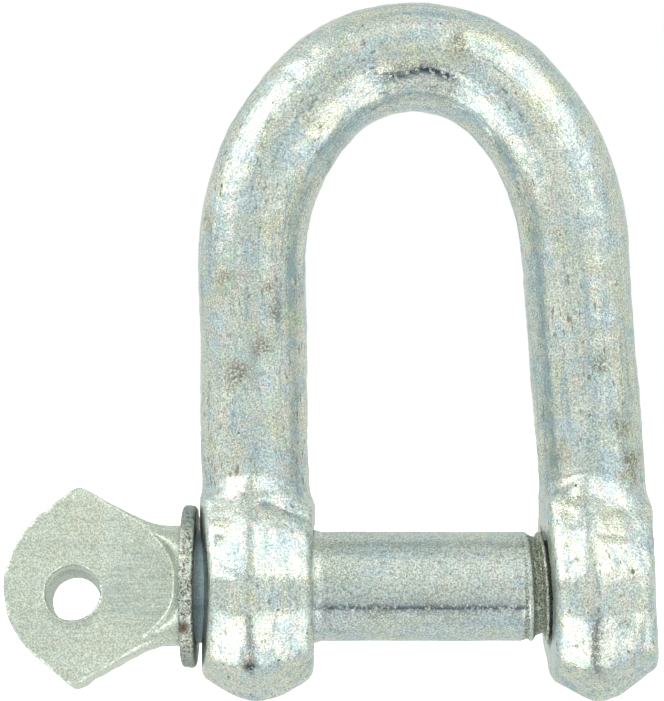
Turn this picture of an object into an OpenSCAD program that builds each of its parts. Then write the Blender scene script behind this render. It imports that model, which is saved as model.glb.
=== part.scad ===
// Forged D shackle with a screw collar pin that has an eye head, nominal size 12 mm.
// The origin is on the pin's axis, midway between the two ears. X runs along the pin to its
// threaded end, Z points to the crown, and Y crosses the shackle from its front to its back.

/* [Bar and arch] */
// Diameter of the round bar of the two legs
leg_d = 11.5; // [11:0.1:11.7]
// Diameter of the bar at the crown, where bending has thickened it
crown_d = 11.9; // [11.8:0.1:12.4]
// Height of the arch's springing line above the pin's axis
spring_z = 36.2; // [32:0.1:42]
// Centreline radius of the crown
crown_r = 15; // [14:0.1:16.5]
// Centreline radius of the arch's two flanks
flank_r = 25.3; // [24:0.1:27]
// Angle above the springing line at which a flank becomes the crown
flank_angle = 43; // [40:1:50]
// Sideways offset of the arch, since the body was bent a little out of true
arch_x = -1.75; // [-2.5:0.05:0]

/* [Ears] */
// Clear width of the jaw between the two ears
jaw_w = 25.6; // [24:0.1:27]
// Thickness of the plain ear, which is on the side of the pin's head
plain_ear_t = 12.5; // [12:0.1:13]
// Thickness of the threaded ear
threaded_ear_t = 11.9; // [11.8:0.1:12.6]
// Radius of an ear at the ridge around its middle
ear_r = 12.3; // [11.5:0.1:13]
// Radius of the ear's rim where it meets the faces
ear_face_r = 9; // [8:0.1:10]
// Width of the small bevel between the rim and a face
ear_bevel = 0.8; // [0.4:0.1:1.2]
// Radius of the barrel shape of an ear's outer side
ear_barrel_r = 19; // [17:0.5:26]
// Lean of the threaded ear, whose leg splays outwards
threaded_ear_lean = 2.5; // [0:0.5:4]
// Diameter of the plain ear's hole
clear_hole_d = 13; // [12.9:0.1:13.4]

/* [Pin] */
// Diameter of the pin's shank
pin_d = 12; // [11.6:0.1:12.2]
// Diameter of the shank's thicker root, in the collar and the plain ear
root_d = 12.4; // [12.4:0.1:12.6]
// How far the root reaches past the plain ear into the jaw
root_past_ear = 0.5; // [0.3:0.1:1]
// Place of the pin's tip along X
tip_x = 23.6; // [22:0.1:24.5]
// Width of the bevel on the tip
tip_bevel = 0.9; // [0.5:0.1:1.5]
// Play between the collar and the ear, as the pin is backed off a little
collar_gap = 0.35; // [0.3:0.05:2]
// Thickness of the collar
collar_t = 1.55; // [1.2:0.05:2.5]
// Diameter of the collar
collar_d = 17.7; // [16:0.1:19]
// Bevel around the collar's rim
collar_bevel = 0.35; // [0.2:0.05:0.5]
// Radial clearance between the collar and the shank inside it
collar_play = 0.04; // [0.03:0.01:0.08]

/* [Thread] */
// Pitch of the right-hand metric thread
pitch = 1.75; // [1.5:0.25:1.75]
// Depth of the thread
thread_depth = 0.95; // [0.8:0.05:1.05]
// Clearance between the two threads, across their flanks and at their crests
thread_play = 0.2; // [0.15:0.01:0.22]
// Place along X where the shank ends and the thread's relief starts
relief_x = 10.4; // [9:0.1:11]
// Place along X of the thread's first ridge, at the top of the pin
first_ridge_x = 11.97; // [11.8:0.01:12.2]
// Flat sides on each turn of the thread
thread_sides = 24; // [16:2:32]

/* [Eye head] */
// Thickness of the flattened head
head_t = 4.9; // [4:0.1:6]
// Radius of the head's round end
head_r = 10.4; // [9:0.1:11.5]
// Distance from the collar to the middle of the head's round end
head_reach = 9.5; // [8:0.1:11]
// Distance from the collar to the two corners of the fan
corner_reach = 12; // [10:0.1:13]
// Height of the fan's corners above the pin's axis
corner_z = 11.3; // [10.5:0.1:12]
// Diameter of the neck between the head and the collar
neck_d = 12.7; // [12.7:0.1:13.2]
// Length of the neck's round part
neck_w = 1; // [0.6:0.1:1.6]
// Distance from the collar at which the neck flares into the fan
flare_start = 3.2; // [2.5:0.1:4.5]
// Diameter of the eye
eye_d = 6.2; // [5.5:0.1:7]
// Distance from the collar to the eye's middle
eye_reach = 11.9; // [10:0.1:13]
// Offset of the eye below the pin's axis, from loose forging
eye_drop = 0.7; // [0:0.1:1]
// Turn of the head about the pin's axis, away from the plane of the body
head_turn = -14; // [-45:1:45]

/* [Hidden] */
$fn = 96;

leg_r = leg_d / 2;
crown_bar_r = crown_d / 2;
flank_bar_r = (leg_r + crown_bar_r) / 2;
lap = 2;                              // degrees by which a flank goes into the crown
leg_lap = 0.6;                        // how far a leg goes into its flank
pin_r = pin_d / 2;
pin_root_r = root_d / 2;
neck_r = neck_d / 2;
neck_step = 0.6;                      // how far inside the neck's side the fan starts
shoulder_angle = 52;                  // where the corners' outer edges meet the head's arc
flank_dx = (flank_r - crown_r) * cos(flank_angle);
crown_z = spring_z + (flank_r - crown_r) * sin(flank_angle);
collar_in = -jaw_w / 2 - plain_ear_t - collar_gap;
collar_out = collar_in - collar_t;
neck_x = collar_out - collar_play;
core_r = pin_r - thread_depth;
tapped_r = core_r + thread_play;
crest_w = pitch / 8;                  // flat on top of a thread ridge
root_w = pitch * 3 / 4;               // width of a ridge at its root
ridge_sink = 0.3;                     // how far a ridge goes into the core
thread_length = tip_x - tip_bevel - first_ridge_x - crest_w;
groove_turns = threaded_ear_t / pitch + 3; // the tapped hole's thread runs out past both faces
leg_foot = 8;                         // height above the pin's axis at which a leg ends
steel = [0.73, 0.76, 0.74];
dull_steel = [0.62, 0.60, 0.53];

// In these, side is -1 for the plain ear's side and 1 for the threaded ear's.
function ear_t(side) = side < 0 ? plain_ear_t : threaded_ear_t;
function ear_x(side) = side * (jaw_w + ear_t(side)) / 2;
function flank_x(side) = arch_x - side * flank_dx;
function ear_to_flank(side) = side * (ear_x(side) - flank_x(side));

// Lean of a leg off the vertical, so that it is tangent to its flank and meets its ear
function leg_lean(side) =
    atan(ear_to_flank(side) / spring_z)
    - asin(flank_r / norm([ear_to_flank(side), spring_z]));
function leg_length(side) =
    sqrt(pow(ear_to_flank(side), 2) + pow(spring_z, 2) - pow(flank_r, 2));

// One arc of the bar, in the plane of X and Z, from angle a0 to angle a1.
module bar_arc(cx, cz, r, a0, a1, section_r)
    translate([cx, 0, cz])
        rotate([90, 0, 0])
            rotate_extrude(angle = a1 - a0, start = a0)
                translate([r, 0]) circle(section_r);

module crown()
    bar_arc(arch_x, crown_z, crown_r, flank_angle, 180 - flank_angle, crown_bar_r);

module right_flank()
    bar_arc(flank_x(1), spring_z, flank_r, leg_lean(1), flank_angle + lap, flank_bar_r);

module left_flank()
    bar_arc(
        flank_x(-1), spring_z, flank_r,
        180 - flank_angle - lap, 180 - leg_lean(-1), flank_bar_r
    );

// A leg ends inside its ear, clear of the pin's hole.
module leg(side)
    translate([ear_x(side), 0, 0])
        rotate([0, -side * leg_lean(side), 0])
            translate([0, 0, leg_foot])
                cylinder(r = leg_r, h = leg_length(side) - leg_foot + leg_lap);

// An ear is a disc around the pin's axis. Its rim rises to a ridge at mid thickness, where the
// forging dies met, and its outer side is barrel-shaped.
module ear(side, lean) {
    half = ear_t(side) / 2;
    translate([ear_x(side), 0, 0])
        rotate([0, -side * lean, 0])
            intersection() {
                rotate([0, 90, 0])
                    rotate_extrude()
                        polygon([
                            [0, -half],
                            [ear_face_r, -half],
                            [ear_face_r + ear_bevel, ear_bevel - half],
                            [ear_r, 0],
                            [ear_face_r + ear_bevel, half - ear_bevel],
                            [ear_face_r, half],
                            [0, half]
                        ]);
                translate([side * (half - ear_barrel_r), 0, -2 * ear_r])
                    cylinder(r = ear_barrel_r, h = 4 * ear_r);
            }
}

// A point of a right-hand helix around the X axis, at angle a from the top of the pin.
function on_helix(a, x, r) = [x + pitch * a / 360, -r * sin(a), r * cos(a)];

// A helical ridge around the X axis: a trapezium of widths low_w at low_r and top_w at top_r.
module helix_ridge(x0, turns, low_w, low_r, top_w, top_r) {
    steps = round(turns * thread_sides);
    angle = 360 / thread_sides;
    points = [
        for (i = [0:steps], p = [[-low_w, low_r], [-top_w, top_r], [top_w, top_r], [low_w, low_r]])
            on_helix(i * angle, x0 + p[0] / 2, p[1])
    ];
    last = 4 * steps;
    faces = concat(
        [[2, 1, 0], [3, 2, 0]],
        [
            for (i = [0:steps - 1], k = [0:3])
                let (a = 4 * i + k, b = 4 * i + (k + 1) % 4)
                each [[b + 4, a + 4, a], [b, b + 4, a]]
        ],
        [[last, last + 1, last + 2], [last, last + 2, last + 3]]
    );
    polyhedron(points, faces);
}

module along_x(x0, x1, r)
    translate([x0, 0, 0]) rotate([0, 90, 0]) cylinder(r = r, h = x1 - x0);

module plain_ear()
    difference() {
        ear(-1, 0);
        along_x(ear_x(-1) - plain_ear_t, ear_x(-1) + plain_ear_t, clear_hole_d / 2);
    }

// The tapped ear. Its thread has play all round the pin's, so that the pin turns freely.
module threaded_ear()
    difference() {
        ear(1, threaded_ear_lean);
        along_x(ear_x(1) - threaded_ear_t, ear_x(1) + threaded_ear_t, tapped_r);
        helix_ridge(
            first_ridge_x - pitch, groove_turns,
            root_w + thread_play, core_r, crest_w + thread_play, pin_r + thread_play
        );
    }

module shackle_body()
    color(steel) {
        crown();
        left_flank();
        right_flank();
        for (side = [-1, 1]) leg(side);
        plain_ear();
        threaded_ear();
    }

// The collar is turned with the pin from one piece. It is a solid of its own so that it can
// carry the pin's travel, and the shank turns inside it.
module pin_collar()
    color(dull_steel)
    translate([collar_out, 0, 0])
        rotate([0, 90, 0])
            rotate_extrude()
                polygon([
                    [pin_root_r + collar_play, 0],
                    [collar_d / 2 - collar_bevel, 0],
                    [collar_d / 2, collar_bevel],
                    [collar_d / 2, collar_t - collar_bevel],
                    [collar_d / 2 - collar_bevel, collar_t],
                    [pin_root_r + collar_play, collar_t]
                ]);

// The flattened fan of the head: it leaves the round neck, widens to two corners and ends in
// an arc.
module head_outline() {
    middle_x = neck_x - head_reach;
    corner_x = neck_x - corner_reach;
    shoulder = head_r * [cos(shoulder_angle), sin(shoulder_angle)];
    intersection() {
        translate([middle_x, 0]) circle(head_r);
        translate([corner_x - 2 * head_r, -head_r]) square(2 * head_r);
    }
    polygon([
        for (side = [1, -1], p = side > 0 ? [0:3] : [3:-1:0])
            let (edge = [
                [neck_x - neck_w / 2, neck_r - neck_step],
                [neck_x - flare_start, neck_r],
                [corner_x, corner_z],
                [middle_x - shoulder.x, shoulder.y]
            ])
            [edge[p].x, side * edge[p].y]
    ]);
}

// The plate of the head, with its eye
module eye_plate()
    difference() {
        rotate([90, 0, 0])
            linear_extrude(head_t, center = true) head_outline();
        translate([neck_x - eye_reach, 0, -eye_drop])
            rotate([90, 0, 0])
                cylinder(d = eye_d, h = 2 * head_t, center = true);
    }

// All that is round about the pin's axis, from the neck behind the head to the tip
module shank()
    rotate([0, 90, 0])
        rotate_extrude()
            polygon([
                [0, neck_x - flare_start],
                [head_t / 4, neck_x - flare_start],
                [neck_r, neck_x - neck_w],
                [neck_r, neck_x],
                [pin_root_r, neck_x],
                [pin_root_r, root_past_ear - jaw_w / 2],
                [pin_r, root_past_ear - jaw_w / 2],
                [pin_r, relief_x],
                [core_r, relief_x + thread_depth / 2],
                [core_r, tip_x - tip_bevel],
                [core_r - tip_bevel, tip_x],
                [0, tip_x]
            ]);

module screw_pin()
    color(steel)
    rotate([head_turn, 0, 0]) {
        eye_plate();
        shank();
        helix_ridge(
            first_ridge_x + head_turn * pitch / 360, thread_length / pitch,
            root_w, core_r - ridge_sink, crest_w, pin_r
        );
    }

shackle_body();
pin_collar();
screw_pin();
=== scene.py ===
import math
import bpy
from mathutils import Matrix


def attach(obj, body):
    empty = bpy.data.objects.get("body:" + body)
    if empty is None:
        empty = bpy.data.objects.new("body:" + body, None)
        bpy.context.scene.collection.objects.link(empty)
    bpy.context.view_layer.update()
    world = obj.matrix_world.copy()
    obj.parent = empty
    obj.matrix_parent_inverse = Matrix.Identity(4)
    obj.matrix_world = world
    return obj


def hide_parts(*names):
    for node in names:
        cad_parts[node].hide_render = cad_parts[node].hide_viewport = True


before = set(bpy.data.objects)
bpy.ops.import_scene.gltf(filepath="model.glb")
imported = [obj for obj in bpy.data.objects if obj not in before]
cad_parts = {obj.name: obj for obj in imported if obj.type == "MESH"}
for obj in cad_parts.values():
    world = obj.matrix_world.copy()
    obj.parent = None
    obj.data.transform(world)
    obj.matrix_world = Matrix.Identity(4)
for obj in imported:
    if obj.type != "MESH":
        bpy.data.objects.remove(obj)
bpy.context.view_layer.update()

# A forged D shackle with a screw pin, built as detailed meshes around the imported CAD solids.
# All shapes are worked out in millimetres, in the CAD frame, and made in metres.
from types import SimpleNamespace

import bpy
import numpy as np
from mathutils import Vector

MM = 0.001

# The origin is on the pin's axis, midway between the ears. X runs along the pin to its threaded
# end, Z points to the crown, and the front is -Y. A side is -1 for the plain ear's side and 1 for
# the threaded ear's.

# ---------------------------------------------------------------- sizes, in millimetres
# R is a radius, T a thickness, W a width, X and Z a place, and a reach is measured outwards from
# the collar.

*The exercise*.
Return each line that includes "before".

*The answer*.
before = set(bpy.data.objects)
imported = [obj for obj in bpy.data.objects if obj not in before]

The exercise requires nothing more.